Conclusions
The EU is a complicated and fast changing polity. In fact, analysts disagree whether it
resembles a presidential or parliamentary system at any point of its recent developments. Instead
of using the similarities or differences of the EU institutions with any particular polity as the
basis of my analysis, I described EU institutions (section II) and then modeled them on the basis
of veto players theory, and came to a series of conclusions (section III), which were corroborated
by the data (section IV). My expectations regarded not only the legislative system of the EU, but
also the judiciary and the bureaucracies.
At the macro level my basic conclusions are that the EU moved from a six or nine or ten
or twelve veto player system (depending on the number of countries that participated under the
Luxembourg compromise) to a three or two collective veto player legislative system (from 1987
on). However, these collective veto players were deciding by qualified majorities each (an
explicitly stated in the Treaties majority in the Council; and a de facto qualified majority
(depending on abstentions) in the EP. As a result, policy stability is very high. The legislative
rules may increase it, or decrease it as the analysis in the second half of the third section has
shown (Figure 11.3), but we are moving around a very high level of policy stability (large core).

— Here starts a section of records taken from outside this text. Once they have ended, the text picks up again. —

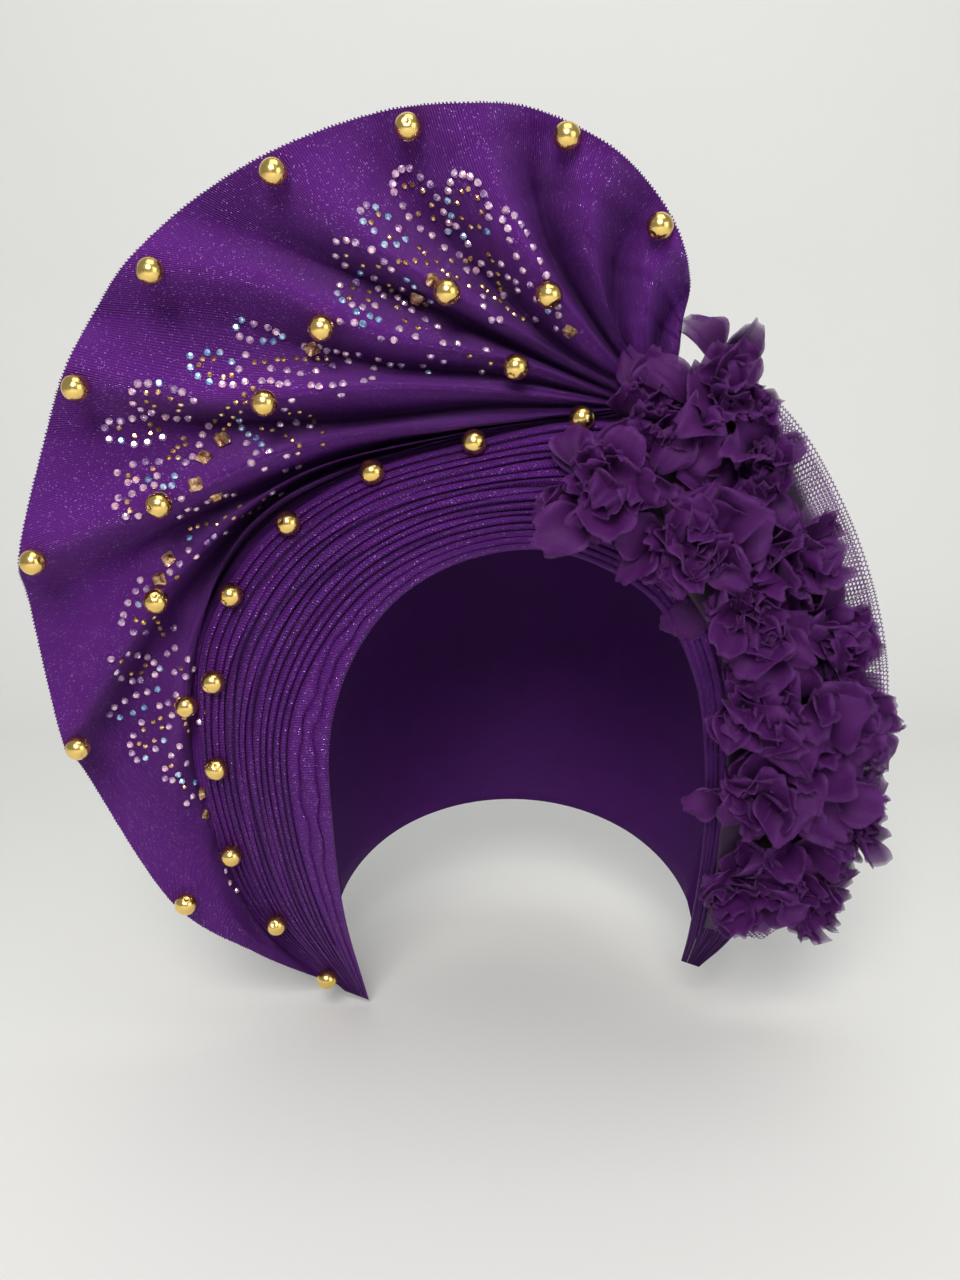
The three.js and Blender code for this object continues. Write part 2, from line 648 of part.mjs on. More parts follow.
const cloth = [fanGeometry, bandGeometry].map(solidOf);
const clothAndNet = [...cloth, solidOf(netGeometry)];
const clothTriangles = [fanGeometry, bandGeometry].flatMap(trianglesOf);
const unpiercedNet = tulleNet(() => false);
const carrierTriangles = [...clothTriangles, ...trianglesOf(unpiercedNet)];

FLOWERS.forEach(({ at, radius, right, up }, number) => {
  addSeated(numbered('flower', number), flowerGeometry(radius, number * FLOWER_SPIN), chiffon, {
    at, faces: facing(right, up), cloth: clothAndNet, touching: sightOn(at, carrierTriangles).point.y,
  });
});

for (const [row, places] of Object.entries(BEADS)) {
  places.forEach((at, number) => {
    const ball = new THREE.SphereGeometry(BEAD_RADIUS, BEAD_SIDES, BEAD_RINGS);
    addSeated(numbered(`bead_${row}`, number), ball, gold, {
      at, faces: UP, cloth, touching: sightOn(at, clothTriangles).point.y,
    });
  });
}

SQUARE_STONES.forEach(({ at, turn }, number) => {
  const { point, triangle } = sightOn(at, clothTriangles);
  addSeated(numbered('square_stone', number), squareStoneGeometry(), cutGlass, {
    at, faces: triangle.getNormal(new THREE.Vector3()), spin: THREE.MathUtils.degToRad(turn), cloth, touching: point.y,
  });
});

export default gele;
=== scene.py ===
# %% [markdown]
# # A ready-tied gele
# A gele is a head tie. This one is tied once and for all: stiff ribbed cloth is pressed into a
# tall fan and a pleated band, and sewn on a cap. Chiffon flowers, gold beads and cut stones
# trim it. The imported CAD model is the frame. It says where each piece is, and this lesson puts
# a finer surface with a real finish over each of them.

import bmesh
import bpy
import numpy as np
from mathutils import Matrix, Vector
from mathutils.bvhtree import BVHTree


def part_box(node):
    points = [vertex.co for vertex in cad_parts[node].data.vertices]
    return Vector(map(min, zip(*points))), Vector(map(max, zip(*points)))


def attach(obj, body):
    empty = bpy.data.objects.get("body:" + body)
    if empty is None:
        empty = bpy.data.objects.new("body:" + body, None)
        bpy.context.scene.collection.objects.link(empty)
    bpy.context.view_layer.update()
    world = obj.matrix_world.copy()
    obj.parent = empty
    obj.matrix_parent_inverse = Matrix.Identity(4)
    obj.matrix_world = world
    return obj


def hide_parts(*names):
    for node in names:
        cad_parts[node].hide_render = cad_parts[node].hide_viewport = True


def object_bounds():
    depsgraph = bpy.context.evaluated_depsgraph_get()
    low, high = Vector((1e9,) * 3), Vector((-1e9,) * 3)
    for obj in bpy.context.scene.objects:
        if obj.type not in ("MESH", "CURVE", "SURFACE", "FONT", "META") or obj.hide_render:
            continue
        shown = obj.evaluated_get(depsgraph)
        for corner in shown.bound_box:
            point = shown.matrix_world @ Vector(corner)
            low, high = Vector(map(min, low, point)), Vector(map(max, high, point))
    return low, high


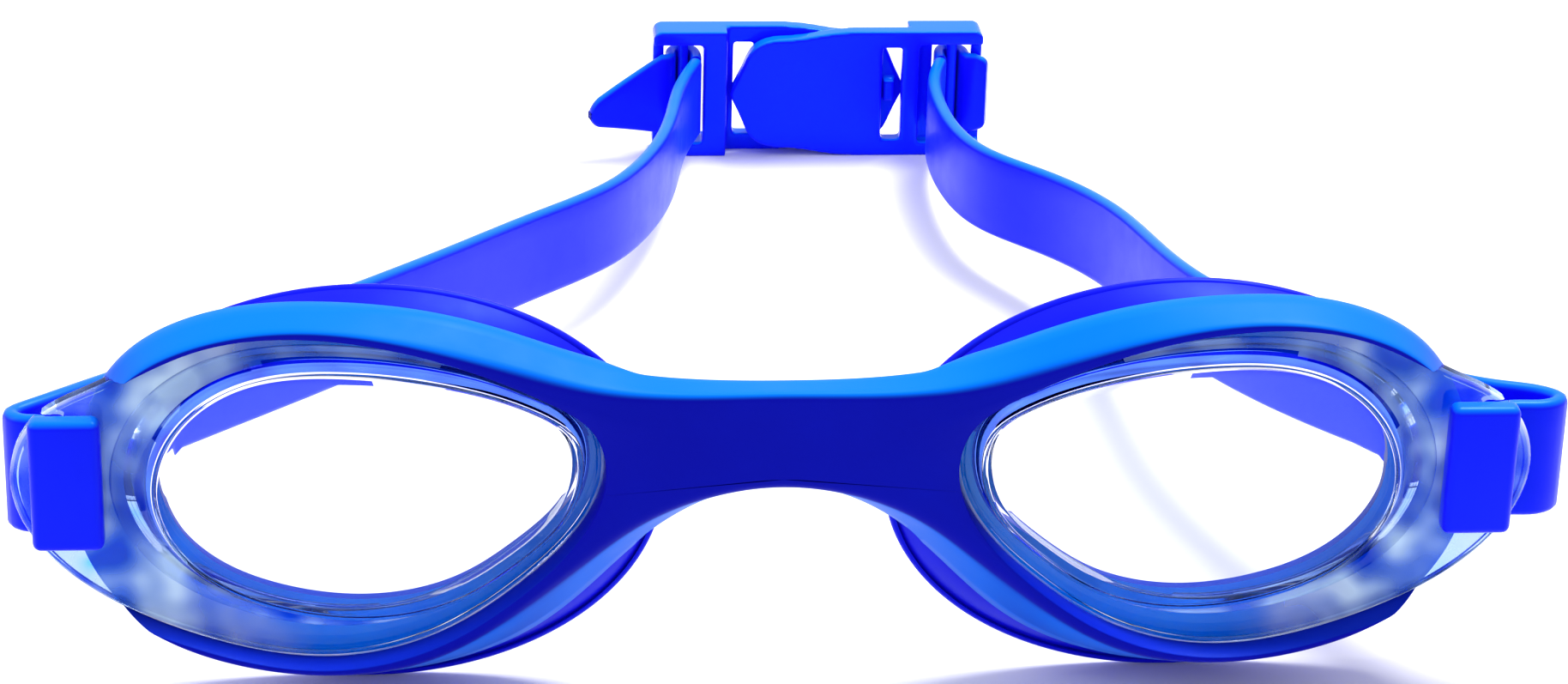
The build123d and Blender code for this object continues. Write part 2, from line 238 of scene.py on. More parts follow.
def shade(piece, sharp_angle):
    """Smooth shading that stays crisp on edges sharper than the angle."""
    mesh = piece.data
    mesh.polygons.foreach_set("use_smooth", [True] * len(mesh.polygons))
    mesh.set_sharp_from_angle(angle=math.radians(sharp_angle))
    mesh.update()


def ring_faces(rings, count, close_rings=False):
    """Quads between successive rings of points, and from the last ring to the first if asked."""
    faces = []
    last = rings if close_rings else rings - 1
    for ring in range(last):
        here, there = ring * count, (ring + 1) % rings * count
        for i in range(count):
            j = (i + 1) % count
            faces.append((here + i, here + j, there + j, there + i))
    return faces


def apply_modifiers(piece):
    """Give the piece the mesh that its modifiers make."""
    depsgraph = bpy.context.evaluated_depsgraph_get()
    mesh = bpy.data.meshes.new_from_object(piece.evaluated_get(depsgraph))
    piece.modifiers.clear()
    old = piece.data
    piece.data = mesh
    bpy.data.meshes.remove(old)
    mesh.name = piece.name


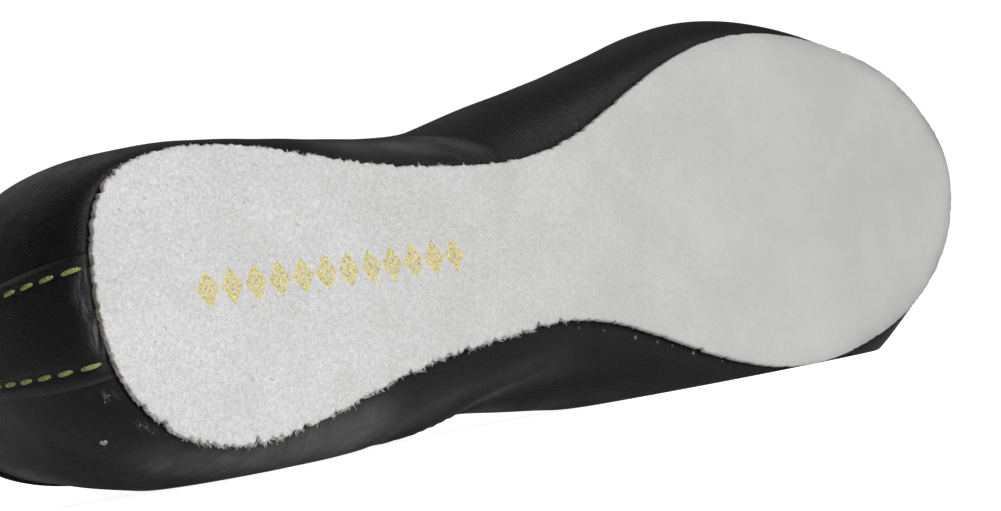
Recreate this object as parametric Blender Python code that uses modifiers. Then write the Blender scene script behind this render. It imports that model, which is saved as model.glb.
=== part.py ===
"""Ghillie dance shoe for the right foot, lying on its medial side.

The shoe is drawn in the frame of its last, in millimetres: x runs from the heel to the
toe, y towards the medial side and z from the sole up to the collar. lay_down() then turns
it onto its side, in metres with +Z up: the sole faces -Y and the toe points along +X.
"""
import math
from collections import namedtuple

import bmesh
import bpy
import numpy as np
from mathutils import Matrix, Vector

MM = 0.001

SOLE_THICKNESS = 1.5
WALL = 1.3
GAP = 0.3
LASTING_MARGIN = 9.0
FEATHER_INSET = 0.4
INSOLE_THICKNESS = 1.5
INSOLE_INSET = 2.2

TOE_SPRING = 3.0
TOE_SPRING_START = 180.0
SOLE_LENGTH = 243.0
ARCH_RISE = 1.5
ARCH_START = 50.0
ARCH_LENGTH = 100.0

STRIP_HALF_WIDTH = 11.3
STRIP_CENTRE = -1.3
STRIP_TAPER = 0.24
STRIP_THICKNESS = 1.0
STRIP_FOOT_LEVEL = 0.3
STRIP_TOP_LEVEL = 1.94
STRIP_COLUMNS = 9
STRIP_ROWS = 13

# Place of each pair of lace loops along the opening's edge, and how far the loops sit
# below the wall, whose curve is stronger at the ball.
LacePair = namedtuple("LacePair", "rim_x sink")
LACE_PAIRS = (
    LacePair(160, 0.2),
    LacePair(141, 1.0),
    LacePair(122, 1.3),
    LacePair(103, 0.8),
)
LOOP_RING = 4.0
LOOP_HOLE = 2.6
LOOP_TAIL = 8.5
LOOP_TAIL_WIDTH = 7.0
LOOP_THICKNESS = 2.0
LOOP_REACH = 3.4
LOOP_ARC_START = -30.0
LOOP_ARC = 240.0
LOOP_ARC_STEPS = 12
LOOP_LEVEL = 1.6

# The floor under the shoe's side, as slopes of its height along the last's x and z.
FLOOR_SLOPE_LENGTH = 0.035
FLOOR_SLOPE_HEIGHT = -0.04
PRESS_SOFTNESS = 0.6
HARD_SOFTNESS = 0.0001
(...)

All the consequences of policy stability are there: complaints about the important role of
“Brussels” (the headquarters of the Commission) in all European countries, important role of the
ECJ (in a comparative perspective).
The Nice Treaty is likely to exacerbate these trends. The qualified majority in the Council
is going to increase, and it is supplemented by two more required majorities: a majority of
countries members, and a qualified majority (62%) of the people of the EU. All these features
increase the core of the Council, and therefore of the EU. In addition, more countries will enter
the Union, which is likely to produce more diversified interests, and as a result even bigger
legislative core and smaller winsets of SQ. The consequences of these changes will be an
increase in policy stability, and an increased role of the bureaucracy and the judiciary.